Apart from the weather display the drive down was enjoyable. Very dry stony white limestone soil, would have been very difficult for the early settlers to scratch a living. Probably not so easy today, looking at the dry crop stubble on the undulating hills. Along the way, there was lots of evidence of dry stone walling. In most places, farmers had replaced it with modern fencing but left the remnants there. In one place the walls were almost still intact. I did take a photo.
Not quite the pristine standard of Ireland or the South West counties of England, but still standing when not much else is.
More dramatic cliffs with raging ocean beneath. One place I stopped was noted as a memorial to a fisherman in the early 70's who was lost when his boat crashed on the rocks - two crew with him managed to get ashore. This was that spot.

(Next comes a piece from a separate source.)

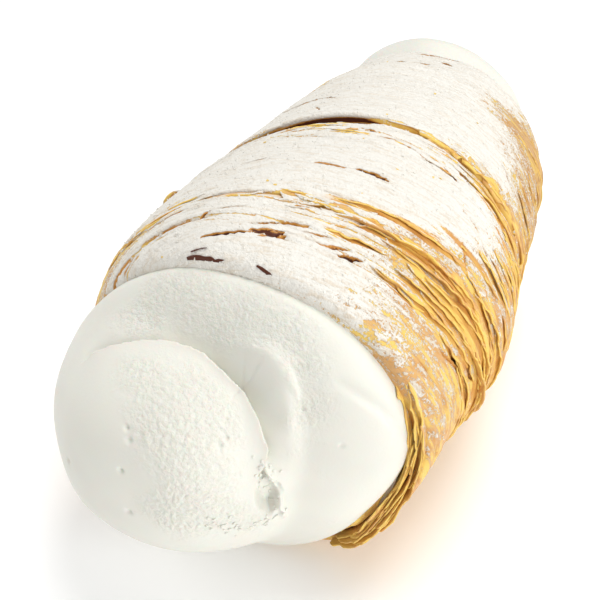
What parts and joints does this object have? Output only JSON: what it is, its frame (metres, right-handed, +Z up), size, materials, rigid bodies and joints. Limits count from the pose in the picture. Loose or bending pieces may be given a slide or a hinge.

Venus Bay is a very dedicated fishing place. I was able to scoop a bay in the caravan park only as someone phoned to say they had vehicle trouble and needed to cancel that night. The park was jammed with the hugest rigs I have ever seen. I didnt have to worry about looking for shade (there wasnt any) but in any event the height and length of the vans swamped me and kept me in the shade for all but a couple of hours in the mid day. I tried to show how much of a tiddler I was by comparison, but I should have put the pop down first. This vehicle had another ten feet in front of my van. The kitchen was the bit that hung out the side next to me. I gathered that the people who stay there come for weeks and sometimes months on end for the fishing. I overheard the neighbour in the row behind ask his wife when she returned with a bucket, "How may crabs did you get?" She said "Only 25". I was shocked, dont they have bag limits here?
On my way to Venus Bay I went passed a group of huge granite boulders rising out of a cropped field. They were called Murphy's Haystacks. Enormous, cant quite get the scale here.